Al limite dell’ossimoro il senatore Marcello Pera, dirottato negli anni passati alla presidenza del Senato dal Ministero della Giustizia dove Silvio Berlusconi l’avrebbe voluto destinare, non è soddisfatto della separazione delle carriere dei giudici e dei pubblici ministeri. Che tuttavia ha approvato insieme con i colleghi della maggioranza e con Carlo Calenda ancora formalmente all’opposizione.
In una intervista al Giornale egli ha paragonato i pubblici ministeri disciplinati dalla riforma costituzionale, che ha appena superato il secondo degli almeno quattro passaggi parlamentari necessari, a “1.300 ufficiali dei Carabinieri che si costituissero in un corpo, con gli stessi poteri di adesso ma senza ufficiali superiori e senza un comando generale”. Dei quali “ciascuno risponde a se stesso e nessuno è subordinato ad altri”.
Con tutto il rispetto, la simpatia e quel poco anche di amicizia da lui concessami quando era presidente del Senato, il paragone di Pera fra i pubblici ministeri a carriera separata dai giudici e i 1.300 ufficiali dei Carabinieri senza superiori, cioè senza ordine, al singolare, non mi convince.
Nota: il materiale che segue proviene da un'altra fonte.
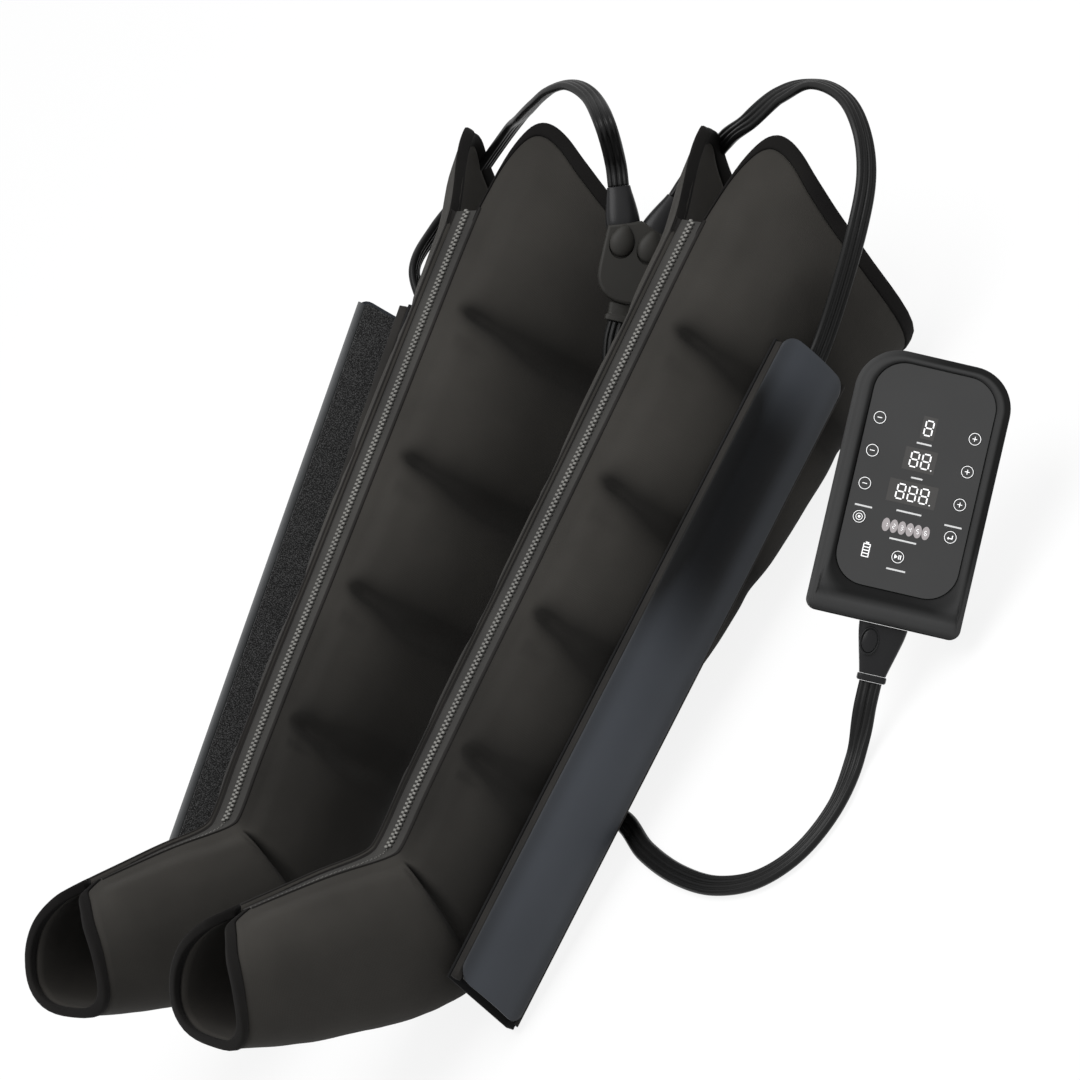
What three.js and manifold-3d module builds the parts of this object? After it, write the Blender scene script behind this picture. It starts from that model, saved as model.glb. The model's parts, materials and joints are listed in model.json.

I pubblici ministeri continueranno ad avere i loro superiori, che sono i capi delle Procure dove lavorano e i vice, che sono i procuratori aggiunti.
Pera li preferirebbe come li avrebbe voluti nella Costituente il mitico Piero Calamamdrei, sottoposti non al governo, come l’associazione nazionale dei magistrati li considerano destinati a carriere separate da quelle dei giudici, ma a un “Procuratore generale commissario della giustizia” nominato dal Capo dello Stato “su una terna redatta dal Parlamento, che risponde di fronte alle Camere del buon andamento della magistratura, e sfiduciabile”.
Una bella idea, di certo, quella del compianto Calamandrei. Che però non trovò campo fertile nell’Assemblea Costituente. Figuriamoci la fine che farebbe oggi in Parlamento se gli amici glielo lasciassero proporre. Il governo ha blindato la riforma nel testo attuale per evitarne un percorso più lungo. Ragione alla quale Pera si è arreso, ubbidendo come Giuseppe Garibaldi al generale Alfonso Lamarmora arrestando la sua avanzata verso Trento nella terza guerra d’indipendenza (1886). Ha ubbidito anche Pera conservando ed esercitando il suo diritto ad esprimere e spiegare il dissenso. Non siamo del resto in una guerra, anche se tale viene avvertita dall’associazione nazionale dei magistrati l’offensiva sindacale, culturale e quant’altro contro la riforma che porta ormai il nome del ministro della Giustizia Carlo Nordio. Una guerra peraltro “di indipendenza” anch’essa, che le toghe associate considerano compromessa dalla separazione delle carriere e dalle altre innovazioni, come il doppio e parzialmente sorteggiato Consiglio Superiore della Magistratura e l’Alta Corte che sottrarrà i contenziosi dei magistrati alla disciplina che oggi chiamiamo domestica, in tutti i sensi.